Interview With…Colette Redgrave

Love London Love Culture’s Emma Clarendon spoke to Colette Redgrave about starring in Picasso’s Women at the Gallery Different. 

IMG_0149 Colette_ (4)

Hi Colette, thanks so much for talking to me. What can you tell me about the story of Picasso’s Women? Picasso’s Women written by Brian McAvera was first performed at the National Theatre in the year 2000. In its 18th anniversary year we are delighted to bring 3 of the monologues to performances in Edinburgh and London. The original play featured eight women in Picasso’s life and we have decided to focus on Fernande Olivier, Pablo’s first Parisian lover, Olga Khohklova, his first wife and Marie-Thérèse Walter the blonde mistress whom he met aged seventeen. The monologues of all three women candidly discuss their individual relationships with the prolific painter giving audiences an in depth view into their lives and his.

What were your first impressions of the play when you first read it? I first read the play aged 19, whilst studying at London Studio Centres. I performed a short extract of Jaqueline Roque’s monologue – Pablo Picasso’s second wife. My immediate impression then was how well they would work in an art gallery, almost as if the women were looking at themselves in a gallery of Picasso’s artwork. A few years later I am playing his first wife, Olga and realising my vision of producing the pieces in art gallery spaces.

Could you tell me a bit more about your character Olga? Olga Stepanovna Khokhlova, born in the Ukraine in 1891 is somewhat of an enigma in Picasso’s line up of women. Unlike Fernande and Marie-Thérèse she was not forthcoming in her own personal illustrations on her life with Picasso. She gave few interviews, if any and there are no written memoirs or biographies to refer to. Olga left home at age 21 to travel across the world and realise her dreams of becoming a professional ballet dancer. Not only was she older than average to make this career choice, but she travelled to Italy in 1912 – as a woman I find this remarkable, admirable and in many ways unthinkable. This determination is integral to her character  in my opinion.

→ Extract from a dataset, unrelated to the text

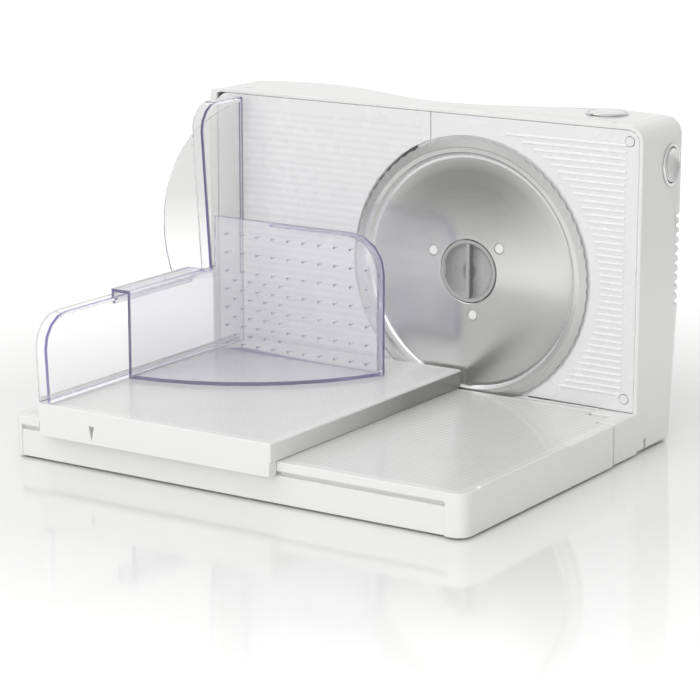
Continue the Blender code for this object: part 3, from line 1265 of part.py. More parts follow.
def make_runner(body):
    """The strip in the base's front rail that the carriage clips to."""
    face = -BASE_FRONT + LIP_OVERHANG
    low = (-RUNNER_CENTRE - RUNNER_LENGTH / 2, -BASE_FRONT + GAP, RAIL_TOP - RAIL_HEIGHT + GAP)
    high = (-RUNNER_CENTRE + RUNNER_LENGTH / 2, face + RAIL_DEPTH - GAP, RAIL_TOP - GAP)
    finish(box("carriage_runner", low, high), "grey_plastic", body)


def make_carriage(body):
    """The sliding plate with its front skirt and small pointer mark."""
    low = (-CARRIAGE_LEFT, -CARRIAGE_FRONT, CARRIAGE_BOTTOM)
    plate = box("carriage_plate", low, (-CARRIAGE_RIGHT, -CARRIAGE_REAR, CARRIAGE_TOP))
    bevel_edges(plate, CARRIAGE_EDGE)
    plate = baked(plate)
    skirt_low = (-CARRIAGE_LEFT + CARRIAGE_EDGE, -CARRIAGE_FRONT, CARRIAGE_TOP - SKIRT_HEIGHT)
    skirt_right = -CARRIAGE_RIGHT - CARRIAGE_EDGE
    skirt_high = (skirt_right, -CARRIAGE_FRONT + SKIRT_THICKNESS, CARRIAGE_TOP - CARRIAGE_EDGE * 2)
    add(plate, box("carriage_skirt", skirt_low, skirt_high))
    wall = CARRIAGE_WALL
    cut(plate, box("carriage_hollow", (-CARRIAGE_LEFT + wall, -CARRIAGE_FRONT + SKIRT_THICKNESS, 0),
                   (-CARRIAGE_RIGHT - wall, -CARRIAGE_REAR - wall, CARRIAGE_TOP - CARRIAGE_SKIN)))
    top = CARRIAGE_TOP - MARK_TOP_DROP
    mark = [(-MARK_PLACE - MARK_WIDTH / 2, top), (-MARK_PLACE, top - MARK_HEIGHT),
            (-MARK_PLACE + MARK_WIDTH / 2, top)]
    cut(plate, slab("mark_cutter", mark, -CARRIAGE_FRONT - OVERRUN, -CARRIAGE_FRONT + MARK_DEPTH, "y"))
    finish(plate, "white_plastic", body)


def stop_outline(inset, tail):
    """The back stop's side outline, drawn in by inset along its front and top edges; tail moves
    its lower and rear edges outwards."""
    front_bottom = (-STOP_FRONT + inset, STOP_BOTTOM - tail)
    low_corner = STOP_LOW_CORNER - inset
    high_corner = STOP_HIGH_CORNER - inset
    low_centre = (-STOP_FRONT - STOP_LEAN + STOP_LOW_CORNER, STOP_LOW_TOP - STOP_LOW_CORNER)
    high_centre = (-STOP_STEP_PLACE - STOP_STEP_LEAN + STOP_HIGH_CORNER, STOP_HIGH_TOP - STOP_HIGH_CORNER)
    outline = [front_bottom]
    outline += arc(low_centre, low_corner, 180, 90, CORNER_STEPS)
    outline.append((-STOP_STEP_PLACE + inset, STOP_LOW_TOP - inset))
    outline += arc(high_centre, high_corner, 180, 90, CORNER_STEPS)
    outline.append((-STOP_REAR + tail, STOP_HIGH_TOP - inset))
    outline.append((-STOP_REAR + tail, STOP_BOTTOM - tail))
    return outline


def make_stop(body):
    """The clear back stop: a low and a tall part with one flange along their edges."""
    inside, outside = -STOP_INSIDE, -STOP_INSIDE - STOP_THICKNESS
    edge = -STOP_FLANGE_EDGE
    stop = slab("back_stop", stop_outline(0, 0), edge, inside, "x")
    cutter = slab("stop_cutter", stop_outline(STOP_FLANGE_THICKNESS, OVERRUN), edge - OVERRUN, outside, "x")
    cut(stop, cutter)
    rear = -STOP_REAR - GUARD_THICKNESS - GAP * 2
    add(stop, box("stop_foot", (edge, -STOP_FRONT + STOP_FLANGE_THICKNESS / 2, STOP_BOTTOM),
                  (outside + STOP_THICKNESS / 2, rear, STOP_BOTTOM + STOP_FOOT_HEIGHT)))
    finish(stop, "clear_plastic", body)


def make_guard(body):
    """The clear D-shaped thumb guard at the back stop's rear edge."""
    centre = (-GUARD_CENTRE, GUARD_CENTRE_HEIGHT)
    root = -STOP_INSIDE - STOP_THICKNESS - GAP
    top_angle = 180 - math.degrees(math.acos((-root - GUARD_CENTRE) / GUARD_RADIUS))
    tip_angle = 180 + math.degrees(math.asin((GUARD_CENTRE_HEIGHT - GUARD_TIP_HEIGHT) / GUARD_RADIUS))
    outline = arc(centre, GUARD_RADIUS, top_angle, 180, GUARD_STEPS)
    outline += arc(centre, GUARD_RADIUS, 180, tip_angle, CORNER_STEPS)[1:]
    outline.append((root, GUARD_ROOT_HEIGHT))
    back = -STOP_REAR
    guard = slab("thumb_guard", outline, back - GUARD_THICKNESS, back, "y")
    finish(guard, "clear_plastic", body)


def holder_floor():
    """The holder's floor outline, with its curved front edge."""
    start = Vector((-HOLDER_LEFT, -HOLDER_FRONT))
    end = Vector((-HOLDER_RIGHT, -HOLDER_PLATE_BACK))
    middle = (start + end) / 2
    chord = end - start
    across = Vector((-chord.y, chord.x)).normalized()
    centre = middle + across * math.sqrt(HOLDER_FLOOR_RADIUS ** 2 - (chord.length / 2) ** 2)
    first = math.degrees(math.atan2(start.y - centre.y, start.x - centre.x))
    last = math.degrees(math.atan2(end.y - centre.y, end.x - centre.x))
    outline = arc(centre, HOLDER_FLOOR_RADIUS, first, last, CORNER_STEPS * 2)
    outline.append((-HOLDER_LEFT, -HOLDER_PLATE_BACK))
    return outline


def spike(place):
    """One spike behind the holder's plate."""
    start = -HOLDER_PLATE_BACK - HOLDER_THICKNESS / 2
    length = SPIKE_LENGTH + HOLDER_THICKNESS / 2
    return cylinder("spike", SPIKE_RADIUS, (place[0], start, place[1]), length, "y", SPIKE_SIDES,
                    SPIKE_TIP_RADIUS)


def in_holder_corner(x, height):
    """Whether a place is too near the holder plate's rounded corner for a spike."""
    across = x + HOLDER_RIGHT + HOLDER_CORNER
    rise = height - HOLDER_TOP + HOLDER_CORNER
    return min(across, rise) > 0 and math.hypot(across, rise) > HOLDER_CORNER - SPIKE_CORNER_MARGIN


def spike_places():
    """The spikes' grid, and the extra ones between them in its lower left corner."""
    places = []
    for column in range(SPIKE_COLUMNS):
        for row in range(SPIKE_ROWS):
            x = -SPIKE_LEFT + SPIKE_COLUMN_PITCH * column
            height = SPIKE_BOTTOM + SPIKE_ROW_PITCH * row
            if not in_holder_corner(x, height):
                places.append((x, height))
    for column in range(EXTRA_COLUMNS):
        for row in range(EXTRA_ROWS):
            x = -SPIKE_LEFT + SPIKE_COLUMN_PITCH * (column + 0.5)
            places.append((x, SPIKE_BOTTOM + SPIKE_ROW_PITCH * (row + 0.5)))
    return places


def make_holder(body):
    """The clear food holder: a spiked plate, a floor, and a side wall hooked over the back stop."""
    corner = HOLDER_CORNER
    left, right = -HOLDER_LEFT, -HOLDER_RIGHT
    outline = [(left, HOLDER_BOTTOM), (right, HOLDER_BOTTOM)]
    outline += arc((right - corner, HOLDER_TOP - corner), corner, 0, 90, CORNER_STEPS)
    outline.append((left, HOLDER_TOP))
    holder = slab("food_holder", outline, -HOLDER_PLATE_FACE, -HOLDER_PLATE_BACK, "y")
    floor_top = HOLDER_BOTTOM + HOLDER_FLOOR_THICKNESS
    add(holder, slab("holder_floor", holder_floor(), HOLDER_BOTTOM, floor_top))
    inner = left + HOLDER_SIDE_THICKNESS
    hook_bottom = STOP_LOW_TOP + GAP
    hook_top = hook_bottom + HOOK_THICKNESS
    add(holder, box("holder_side", (left, -HOLDER_FRONT, HOLDER_BOTTOM),
                    (inner, -HOLDER_PLATE_BACK, hook_top)))
    outer = -STOP_FLANGE_EDGE - GAP
    add(holder, box("hook_top", (outer - HOOK_THICKNESS, -HOLDER_FRONT, hook_bottom),
                    (inner, -HOOK_REAR, hook_top)))
    add(holder, box("hook_lip", (outer - HOOK_THICKNESS, -HOLDER_FRONT, STOP_LOW_TOP - HOOK_DROP),
                    (outer, -HOOK_REAR, hook_top)))
    add(holder, joined("spikes", [spike(place) for place in spike_places()]))
    finish(holder, "clear_plastic", body)


def make_power_button(body):
    """The oval power button on its stem."""
    top = HOUSING_TOP + POWER_PROUD
    button = slab("power_button", oval(POWER_PLACE, POWER_HALF_SIZES), top - POWER_THICKNESS, top)
    stem_top = top - POWER_THICKNESS / 2
    bottom = HOUSING_TOP - POWER_STEM_LENGTH
    add(button, cylinder("power_stem", POWER_STEM_RADIUS, (POWER_PLACE[0], POWER_PLACE[1], bottom),
                         stem_top - bottom, "z", SMALL_SIDES))
    finish(button, "white_plastic", body)


def make_safety_button(body):
    """The oval safety button with its hollow face."""
    outer = HOUSING_REACH_RIGHT + SAFETY_PROUD
    place = (SAFETY_DEPTH_PLACE, SAFETY_HEIGHT)
    button = slab("safety_button", oval(place, SAFETY_HALF_SIZES), outer - SAFETY_THICKNESS, outer, "x")
    shape = bmesh.new()
    bmesh.ops.create_uvsphere(shape, u_segments=ROUND_SIDES, v_segments=ROUND_SIDES // 2,
                              radius=SAFETY_HOLLOW_RADIUS)
    ball = new_object("safety_hollow", mesh_from(shape, "safety_hollow"), PARTS)
    ball.location = (outer + SAFETY_HOLLOW_RADIUS - SAFETY_HOLLOW_DEPTH, SAFETY_DEPTH_PLACE, SAFETY_HEIGHT)
    cut(button, ball)
    finish(button, "chrome", body)


def main():
    """Builds the whole slicer."""
    housing = make_body("housing_frame", (0, 0, 0))
    make_housing(housing)
    make_fixed_panel(housing)
    make_panel_screws(housing)
    make_motor(housing)
    make_guide_rods(housing)
    make_switches(housing)
    make_cord_inlet(housing)
    make_housing_feet(housing)
    make_gauge(make_body("gauge_frame", (-DIAL_PLACE, 0, DIAL_HEIGHT), housing))
    make_dial(make_body("dial_frame", (-DIAL_PLACE, 0, DIAL_HEIGHT), housing))
    spin = make_body("blade_frame", (0, 0, BLADE_AXIS_HEIGHT), housing)
    make_blade(spin)
    make_gear(spin)
    make_knob(make_body("lock_frame", (0, 0, BLADE_AXIS_HEIGHT), spin))
    make_rotor(make_body("rotor_frame", (WORM_PLACE, WORM_DEPTH, 0), housing))
    hinge = make_body("base_frame", (0, -HINGE_PLACE, HINGE_HEIGHT), housing)
    make_base(hinge)
    make_base_feet(hinge)
    runner = make_body("runner_frame", (-RUNNER_CENTRE, -BASE_FRONT, RAIL_TOP), hinge)
    make_runner(runner)
    carriage = make_body("carriage_frame", (-CARRIAGE_LEFT, -CARRIAGE_FRONT, CARRIAGE_BOTTOM), runner)
    make_carriage(carriage)
    make_stop(carriage)
    make_guard(carriage)
    make_holder(make_body("holder_frame", (-HOLDER_LEFT, -HOLDER_FRONT, HOLDER_BOTTOM), carriage))
    make_power_button(make_body("power_frame", (*POWER_PLACE, HOUSING_TOP), housing))
    safety_place = (HOUSING_REACH_RIGHT, SAFETY_DEPTH_PLACE, SAFETY_HEIGHT)
    make_safety_button(make_body("safety_frame", safety_place, housing))


clear_scene()
PARTS = bpy.data.collections.new("food_slicer")
CUTTERS = bpy.data.collections.new("cutters")
bpy.context.scene.collection.children.link(PARTS)
bpy.context.scene.collection.children.link(CUTTERS)
BODY_PLACES = {}
main()
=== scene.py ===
import math

import bpy
from bpy.props import FloatProperty, FloatVectorProperty, IntProperty, PointerProperty
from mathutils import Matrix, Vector


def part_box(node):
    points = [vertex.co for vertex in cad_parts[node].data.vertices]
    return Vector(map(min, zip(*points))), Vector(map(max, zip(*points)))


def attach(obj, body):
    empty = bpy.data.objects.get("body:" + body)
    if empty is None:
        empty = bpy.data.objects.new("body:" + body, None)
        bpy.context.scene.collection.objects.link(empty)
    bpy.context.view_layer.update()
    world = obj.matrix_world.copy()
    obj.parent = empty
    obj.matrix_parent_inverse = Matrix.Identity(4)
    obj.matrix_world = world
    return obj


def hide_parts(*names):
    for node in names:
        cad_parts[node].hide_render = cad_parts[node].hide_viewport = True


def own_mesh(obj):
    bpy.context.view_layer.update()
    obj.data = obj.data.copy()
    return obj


bl_info = {
    "name": "Folding food slicer",
    "version": (1, 0, 0),
    "blender": (4, 5, 0),
    "location": "3D View > Sidebar > Slicer",
    "description": "Dresses the packed food slicer with moulded, ground and clear finishes",
    "category": "Object",
}

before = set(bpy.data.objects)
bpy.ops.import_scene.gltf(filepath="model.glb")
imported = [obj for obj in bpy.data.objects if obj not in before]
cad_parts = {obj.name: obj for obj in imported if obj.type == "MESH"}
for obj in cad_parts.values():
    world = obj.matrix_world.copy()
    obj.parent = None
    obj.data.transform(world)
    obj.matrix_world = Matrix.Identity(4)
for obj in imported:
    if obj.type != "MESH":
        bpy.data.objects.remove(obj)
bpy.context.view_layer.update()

# Units, and the limits that the small helpers work to
MM = 0.001
MERGE = 0.02 * MM
HAIR = 0.05 * MM
NEAR = 0.1 * MM
TOUCH = 0.01 * MM
FLAT_ANGLE = math.radians(0.6)
SMOOTH_ANGLE = math.radians(32)
BEVEL_ANGLE = math.radians(42)
QUARTER = math.radians(90)
POLE_RADIUS = 0.03 * MM
RIM_REACH = 6 * MM
LOOKS_ALONG = 0.8

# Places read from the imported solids
BLADE_LOW, BLADE_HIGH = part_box("blade")
BLADE_MIDDLE = (BLADE_LOW + BLADE_HIGH) / 2
BLADE_AXIS = Vector((BLADE_MIDDLE.x, 0, BLADE_MIDDLE.z))
BLADE_RADIUS = (BLADE_HIGH.x - BLADE_LOW.x) / 2
HOUSING_LOW, HOUSING_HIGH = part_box("housing")
PANEL_LOW, PANEL_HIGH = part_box("fixed_panel")
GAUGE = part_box("gauge_plate")
HOLDER_LOW, HOLDER_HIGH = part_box("food_holder")
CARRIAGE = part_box("carriage_plate")
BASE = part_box("base_plate")
KNOB_LOW, KNOB_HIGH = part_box("blade_lock_knob")
POWER_LOW, POWER_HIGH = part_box("power_button")
SAFETY_LOW, SAFETY_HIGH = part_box("safety_button")

# The housing's seams and marks in millimetres: colour share, the side they are measured from, reach
# from that side, reach from the panels' front and depth below the top
HOUSING_LINES = (
    (0.55, HOUSING_HIGH.x, (-12.3, -11.7), (12.7, 52), 1.2),
    (0.55, HOUSING_HIGH.x, (-140, -12.3), (12.7, 13.4), 12),
    (0.30, HOUSING_HIGH.x, (-25, -21.5), (6.2, 8), 1.2),
    (0.62, HOUSING_LOW.x, (22, 29), (12, 14), 1.2),
)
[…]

Did you do research into Olga’s background and her relationship with Picasso to gain an insight into what she was like? Yes, I did to a certain extent, given the issues as explained above in the lack of direct resources. One of our Patrons Professor Elizabeth Cowling has written a number of books on Picasso and curated the ‘Picasso Portraits’ exhibition at the National Portrait Gallery and Musee Picasso in 2016 & 2017. This exhibition brought together one of the largest collections of photos and videos of Olga with Picasso which were leant to the exhibition by Bernard Ruiz-Picasso who owns the family home – Chateau Boisgeloup in France. Some of these photos have recently featured at the Tate EY Exhibition – ‘Picasso 1932 – Love, Fame & Tragedy’. I have read and continue to read biographies and auto-biographies surrounding Picasso and am currently reading Francoise Gilot’s account of her life with him, which is fascinating.

What can audience’s expect from the production? Feedback from audiences so far is that the monologues are incredibly touching, thought provoking and reveal a different side to the women that have been immortalised in paint, sculpture, sketch, print and many other forms of art. Despite the show running an hour and half, many of our audiences were quite amazed how quickly it felt the monologues ran as they are so insightful, you are left wanting to know more.

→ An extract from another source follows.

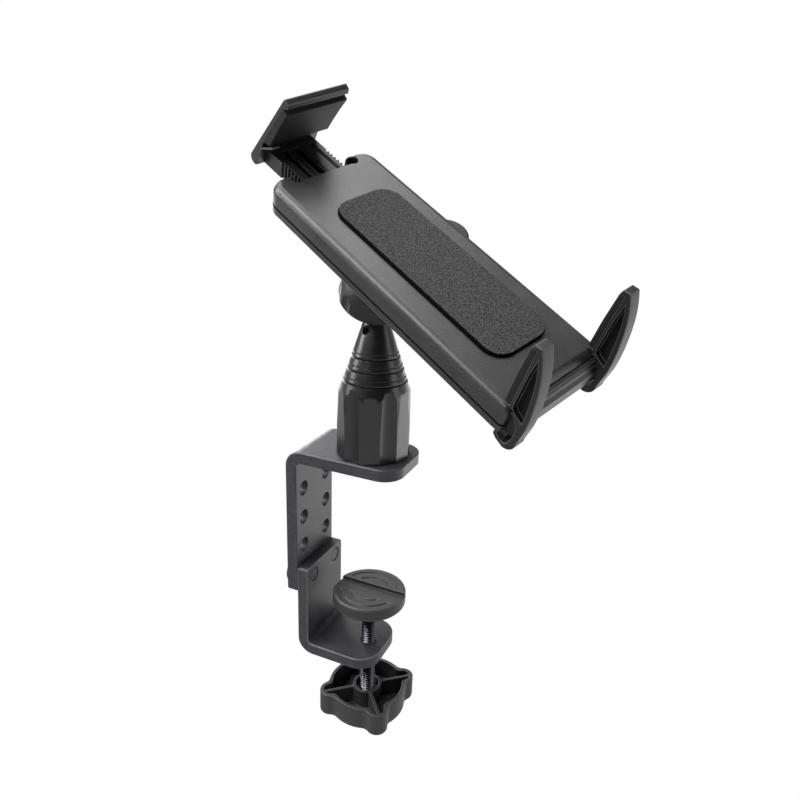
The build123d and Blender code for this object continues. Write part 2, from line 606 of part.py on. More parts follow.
# Claw rail across the lower end, held by its tongue between the covers
RAIL = [
    (PLATE_END, -2.2), (-73.6, -2.2), (-74.8, -3.5), (-74.8, -4.5), (-76.6, -6.3), (-76.6, -12.6), (-75.2, -14.3),
    (PLATE_END, -14.3)]
with BuildPart() as claw_rail:
    with BuildSketch(Plane.YZ):
        with BuildLine():
            Polyline(*RAIL, close=True)
        make_face()
    extrude(amount=RAIL_HALF, both=True)
    with BuildSketch(Plane.XY.offset(PART_Z - 1.4)):
        with Locations((0, PLATE_END + 3)):
            Rectangle(44.0, 6.0)
    extrude(amount=2.9)
save(claw_rail, "claw_rail", HOLDER)


# Claw: curved finger with a deep pocket on both sides and a hook that wraps the rail
def claw(middle):
    with BuildPart() as finger:
        with BuildSketch(Plane.YZ.offset(middle)):
            with BuildLine():
                Polyline((-69.0, 32.8), (-72.2, 33.2))
                Spline((-72.2, 33.2), (-76.2, 24.0), (-79.2, 10.4), (-80.4, -4.2), tangents=((-0.55, -1.0), (0.0, -1.0)))
                Line((-80.4, -4.2), (-79.7, -13.0))
                ThreePointArc((-79.7, -13.0), (-78.2, -18.0), (-75.2, -19.6))
                Polyline((-75.2, -19.6), (-71.2, -18.4), (-69.3, -17.0), (-69.2, -15.4), (-70.2, -13.9), (-70.9, -15.3),
                         (-73.4, -17.2), (-75.7, -16.9), (-76.95, -12.8), (-76.95, -6.15), (-75.15, -4.35),
                         (-75.15, -3.35), (-73.8, -1.85), (-72.4, -1.85), (-72.4, 0.25), (-67.9, 0.25), (-67.9, 1.6),
                         (-70.4, 1.6), (-70.4, 30.6), (-68.3, 30.6), (-69.0, 32.8))
            make_face()
        extrude(amount=CLAW_T / 2, both=True)
        for side in (-1, 1):
            with BuildSketch(Plane.YZ.offset(middle + side * CLAW_T / 2)):
                with BuildLine():
                    Line((-71.9, 20.0), (-71.9, 1.6))
                    Polyline((-71.9, 1.6), (-73.6, 0.0), (-77.9, -1.6))
                    Spline((-77.9, -1.6), (-76.8, 10.4), (-74.2, 23.0), (-72.6, 27.6))
                    Line((-72.6, 27.6), (-71.9, 20.0))
                make_face()
            extrude(amount=-side * 2.4, mode=Mode.SUBTRACT)
    return finger


def claw_strip(middle):
    with BuildPart() as strip:
        with BuildSketch(Plane.YZ.offset(middle)):
            with BuildLine():
                Polyline((-70.4, 1.6), (-67.9, 1.6), (-67.8, 16.0), (-68.3, 30.6), (-70.4, 30.6), close=True)
            make_face()
        extrude(amount=CLAW_T / 2, both=True)
    return strip


CLAW_MIDDLE = CLAW_HALF - CLAW_T / 2
save(claw(-CLAW_MIDDLE), "claw_left", HOLDER)
save(claw(CLAW_MIDDLE), "claw_right", HOLDER)
save(claw_strip(-CLAW_MIDDLE), "claw_pad_left", HOLDER)
save(claw_strip(CLAW_MIDDLE), "claw_pad_right", HOLDER)
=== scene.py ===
# %% [markdown]
# A clamp mount for a tablet, dressed for a studio picture.
# The solids come ready from the CAD model, in metres and in their real places.
# Our work is what the eye adds: rounded edges, threads, foam, and a true finish for every piece.
# Each step below says what the real thing is, how it could be made, and why we make it this way.

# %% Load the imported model
import bpy
import bmesh
import json
import math
from mathutils import Matrix, Vector, noise


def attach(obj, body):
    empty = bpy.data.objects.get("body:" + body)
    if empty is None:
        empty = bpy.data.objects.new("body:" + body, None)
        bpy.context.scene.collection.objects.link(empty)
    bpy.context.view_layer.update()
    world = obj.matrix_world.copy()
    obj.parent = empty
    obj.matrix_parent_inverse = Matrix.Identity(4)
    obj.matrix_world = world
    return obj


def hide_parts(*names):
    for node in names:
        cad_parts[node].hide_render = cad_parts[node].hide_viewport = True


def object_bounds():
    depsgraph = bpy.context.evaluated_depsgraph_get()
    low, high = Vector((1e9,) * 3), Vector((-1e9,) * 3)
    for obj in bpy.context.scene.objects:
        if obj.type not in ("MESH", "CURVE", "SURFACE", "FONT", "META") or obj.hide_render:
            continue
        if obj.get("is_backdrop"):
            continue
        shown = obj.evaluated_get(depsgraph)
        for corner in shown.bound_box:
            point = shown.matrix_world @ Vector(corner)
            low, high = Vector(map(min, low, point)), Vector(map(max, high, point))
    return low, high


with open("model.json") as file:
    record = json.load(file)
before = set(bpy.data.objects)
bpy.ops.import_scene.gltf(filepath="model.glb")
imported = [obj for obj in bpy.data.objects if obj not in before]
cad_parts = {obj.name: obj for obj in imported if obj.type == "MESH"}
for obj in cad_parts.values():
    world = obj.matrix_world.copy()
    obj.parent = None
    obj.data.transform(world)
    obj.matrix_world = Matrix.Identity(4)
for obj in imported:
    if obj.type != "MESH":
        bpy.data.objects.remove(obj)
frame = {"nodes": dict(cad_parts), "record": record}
cad_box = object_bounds()
nodes = frame["nodes"]
body_of_node = {}
for body_name, members in frame["record"]["behaviour"]["bodies"].items():
    for member in members:
        body_of_node[member] = body_name

# %% [markdown]
# A finish is a small network of nodes. Colours are easiest to compare with a photograph as hex
# values, but the shader works on linear light, so one function turns hex into linear numbers.
# A second function adds one node with its settings and its links. It serves every kind of node,
# in a material, in the room's light and in Geometry Nodes. A third opens a finish with its shader.
# The last one ends most finishes: it makes the base colour lighter and darker by a pattern, and
# adds a relief that catches the light.

# %% Small helpers for node networks
MM = 0.001


def linear(hex_colour):
    channels = [int(hex_colour[i:i + 2], 16) / 255 for i in (1, 3, 5)]
    lit = [c / 12.92 if c <= 0.04045 else ((c + 0.055) / 1.055) ** 2.4 for c in channels]
    return (*lit, 1.0)


def add(tree, kind, inputs=None, **settings):
    made = tree.nodes.new(kind)
    for key, value in settings.items():
        setattr(made, key, value)
    for key, value in (inputs or {}).items():
        if isinstance(value, bpy.types.NodeSocket):
            tree.links.new(value, made.inputs[key])
        else:
            made.inputs[key].default_value = value
    return made


def new_finish(name, **sockets):
    finish = bpy.data.materials.new(name)
    finish.use_nodes = True
    shader = finish.node_tree.nodes["Principled BSDF"]
    for key, value in sockets.items():
        shader.inputs[key.replace("_", " ")].default_value = value
    return finish, finish.node_tree, shader


def surface(tree, shader, base, tone, height, strength, depth):
    colour = add(tree, "ShaderNodeMix", {
        "Factor": 1.0, 6: base, 7: tone}, data_type="RGBA", blend_type="MULTIPLY")
    tree.links.new(colour.outputs[2], shader.inputs["Base Color"])
    bump = add(tree, "ShaderNodeBump", {"Height": height, "Strength": strength, "Distance": depth})
    tree.links.new(bump.outputs[0], shader.inputs["Normal"])


print("mid grey in linear light:", [round(c, 3) for c in linear("#808080")[:3]])

# %% [markdown]
# The camera stands where the photographer's did: in front of the clamp, a little to the right of
# its middle plane, looking down at about 19 degrees. A short lens close by gives the strong
# perspective of the picture. The angles were found from the straight edges of the strip.

# %% Camera
CAMERA_AT = Vector((0.14201, -0.29580, 0.14937))
AZIMUTH = math.radians(23.420)
ELEVATION = math.radians(19.250)
ROLL = math.radians(2.175)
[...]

How do you think that by presenting Picasso’s Women in the Gallery Different will add to the experience? We are hugely proud to announce that we have collaborated with Gallery Different and Rebecca Fontaine-Wolfe who have co-curated an art Exhibition entitle ‘Muse, Model or Mistress’ which features 31 Female Artists some of whom have produced artwork specifically inspired by Brian’s writing. Irene Lees in particular has produced two portraits with textual pencil, creating art with words. We wanted to achieve a full collaboration with the art industry to try and immerse our audience in a world of theatrical performance that is inspired and lead by art.

What do you think audiences will take away from Picasso’s Women? I hope that they will be given a glimpse into the lives of these women who lived and ‘endured’ Picasso – the artwork that is so famous worldwide captures the women in Picasso’s point of view, however these monologues give Fernande, Olga and Marie-Thérèse a voice alongside some fantastic artwork. It opens a very relevant discussion about the women behind the lives of a number of famous creative artists as critical support and their role in the development of art, so often overlooked by the critics, biographers and reviewers.